Auctions are run by a licensed real estate agent and continue until at least the ‘reserve price’ is reached. While they can seem intimidating, auctions are considered to be the most transparent way to buy property since everyone’s offer is public. Beyond the strict rules that govern them, these are some things to keep in mind when it comes to buying at an auction:

  1. Look over the contract and bidder’s guide carefully. Familiarise yourself with the terms, and ask your conveyancer for clarification where needed. 
  2. Have your finances ready. Usually, you’ll need to pay the deposit on the day of the auction after signing the contract (usually 10% of the purchase price). It’d be helpful to already have your loan unconditionally approved by your broker or lender and let them know you are bidding. Otherwise, you could risk losing your deposit and be liable for penalties to the seller.
  3. Know the rules. Offers at auctions are ‘binding’, meaning that from the moment the hammer falls, you’re legally obligated to purchase the property. Buying at an auction also means you don’t have the benefit of a cooling-off period i.e. the exchange of contracts and sale completion will occur on the day of the auction. 
  4. Complete inspections beforehand. As mentioned in our previous article, a lot goes into deciding if a property is right for you. Since auctions are binding on the day of sale, make sure you’ve conducted the right inspections before auction day. 
  5. Know your limits. You should go into the auction with a maximum figure in mind. There’s nothing worse than impulse-buying a house that’s a few hundred thousand over your initial budget because you got too competitive during the auction.
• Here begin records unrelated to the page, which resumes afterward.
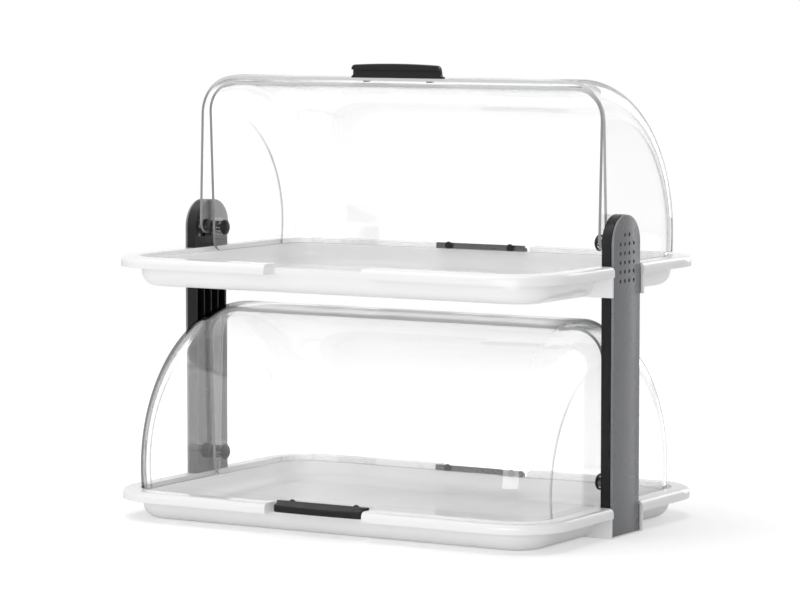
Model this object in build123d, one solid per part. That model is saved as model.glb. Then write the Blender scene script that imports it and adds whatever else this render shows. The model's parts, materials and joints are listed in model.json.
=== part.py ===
from build123d import *
from math import asin, cos, degrees, radians, sin, sqrt, tan
import os

# Two-tier countertop bread display bin: two moulded trays between a pair of side posts,
# each tray closed by a front and a rear clear hood that swing on shared side pins.
#
# Frame: X runs along the long side, -Y is the customer's (front) side, +Z is up.
# The origin is the middle of the base, on the surface that the bin stands on.
# All sizes are millimetres.

# ---- trays ----
tray_length = 440.0
tray_width = 308.0
tray_corner = 50.0           # plan radius of the rim's outer corner
rim_height = 8.8             # lower edge of the rim band to the broad top of the rim
rim_wall = 2.4
rim_round = 4.6              # outer top edge
ledge_drop = 4.1             # top of the rim down to the ledge that the hoods close on
ledge_gap = 0.7              # hood to the step round the ledge
pan_inset = 18.0             # outside of the rim to the outside of the pan
pan_depth = 17.3             # lower edge of the rim band down to the base
pan_wall = 2.5
floor_thickness = 2.5
pan_bottom_round = 13.0      # outside radius between the pan's wall and its floor
tier_air = 11.3              # an opened hood's handle to the base of the tray above

# ---- hoods ----
pivot_rise = 26.5            # lower edge of the rim band up to the hinge axis
hood_front_inset = 16.0      # outside of the rim to the front hood's largest reach
hood_end_inset = 16.5        # end of the rim to the outside of the front hood's end wall
hood_corner = 33.0           # outside radius between the curved shell and the end wall
hood_wall = 2.5
nest_gap = 3.5               # air between the curved shells of the front and the rear hood
end_gap = 1.0                # air between their end walls
centre_overlap = 5.8         # how far each hood's centre edge passes the hinge axis
centre_lean = 2.5            # degrees; the centre edge passes it further towards the top
foot_corner = 10.0           # rounded bottom corner of the end wall, below the hinge

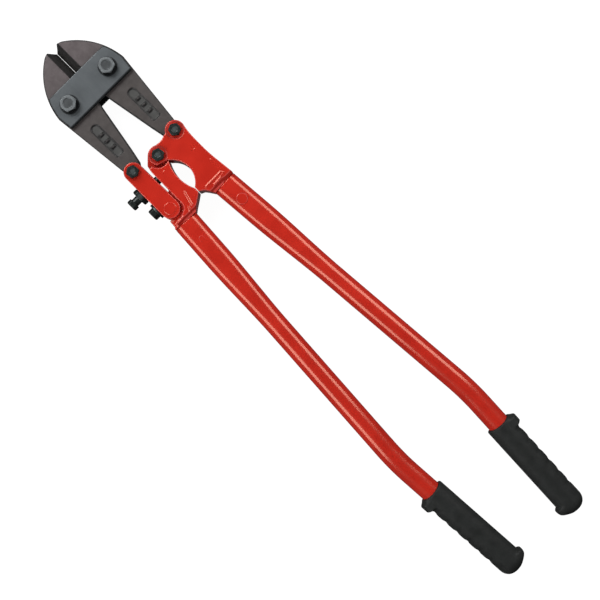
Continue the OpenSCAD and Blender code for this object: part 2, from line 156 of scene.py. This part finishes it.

It might also be wise to have someone with you on the day to poke you in the ribs if they see you raising the paddle at a ridiculous price.

Sometimes the seller will agree to a ‘pre-auction offer’. This allows you to jump the queue and make a bid directly through the agent before the auction opens. You’ll need to do some research on the approximate valuation of the property to help you make an offer compelling enough to convince the seller to call off the auction. 

Private sale

If you’re someone who sweats under the pressure of a waiter breathing down your neck at a restaurant as you indecisively read and reread the 15-item menu, a private sale might be the way to go for you. As opposed to the fast-paced, competitive environment of an auction, a private sale is often considered less stressful, especially if you’re a first home buyer. So then, is a private sale better than an auction? There’s no direct answer to this age-old question and as Arch Staver, sales direct at Nelson Alexander says, “It’s always a case-by-case basis and very much depends on the property”.

Making the offer

With private sales, vendors list properties at an asking price which you can negotiate or make offers for through their real estate agent. This price is often listed at around 5-10% higher than the seller expects so keep this in mind when making your offer. You don’t want to insult the seller by offering too little, but offering something close to the listed price may mean that you’re paying more than the property is worth. A good way to get an estimate of the property’s actual value would be to observe the average sale prices in the last 6 months of similar properties within a 1km radius of your prospective home. You can find the list of sales for any suburb or postcode from property data providers, Residex or CoreLogic RP Data. Or, if you’d like an expert’s opinion, it might be worth hiring a professional valuer to inspect the property and provide their approximation.

There’s a certain art to making the offer and when you might be up against several other lurking potential buyers – timing is key. You don’t want to jump the gun and make an offer too high, but hold out too long and the price might go up! If you’re interested in the property, get a copy of the sale contract ASAP and have it closely examined by your conveyancer. Make sure you’ve already been pre-approved by your lender, and, when you’re certain about your offer price and any conditions you’d like to attach – make your move. You can make an offer to the seller’s agent either verbally or in writing, with written offer letters being more commonplace and helpful in keeping a paper trail of your negotiations. 

From exchanging contracts to settlement

Once both parties are happy with the contract’s terms, the exchange of contracts legally completes the process of buying your home. The name is quite a literal representation of what happens on the day. Yourself and the seller each sign a copy of the contract of sale and hand them to each other. 

On the day of the exchange, make sure your finances are in order. For private sales and auctions alike, around 10% of the purchase price must be paid as a deposit. So, while the bank may require you to have at least 20% saved, you may only need to pay the seller 10% when exchanging contracts. This is because you’ll still need to have enough saved to cover for the extra upfront costs we discussed in Part 1: Saving Up.

Cooling-off period

A benefit of purchasing via private sale is the cooling-off period you’re given after you exchange contracts. While the length of this period varies state by state, it’s usually around 5 working days where you can mull over the purchase, conduct further inspections and if need be, withdraw your offer.


The final step. The day that home buying hopefuls count down towards in an anxious haze of planning, packing and last minute inspections. Settlement day usually occurs between 30-90 days after the exchange of contracts and marks the day when the property legally changes hands and the keys are yours. 

Rather than some epic cutting-of-the-ribbon transaction, what actually happens on settlement day is quite unceremonious. A lot of the time neither you nor the seller even need to be present during settlement. Your conveyancer and lender sit down with the seller’s agent to sign the final documents of sale and sort out payment of the remaining balance. There’s a lot more that goes into this meeting, but on a high-level these important exchanges happen:

  • Your lender pays the balance of the purchase price to the vendor and your mortgage officially goes into effect
  • Other fees and duties (like stamp duty) are paid
  • Your conveyancer receives the property title deed and officially registers you as the new owner

Once the documents are sent to the titles office, you’ll officially be the new owner of the property! Collect the keys and move on in!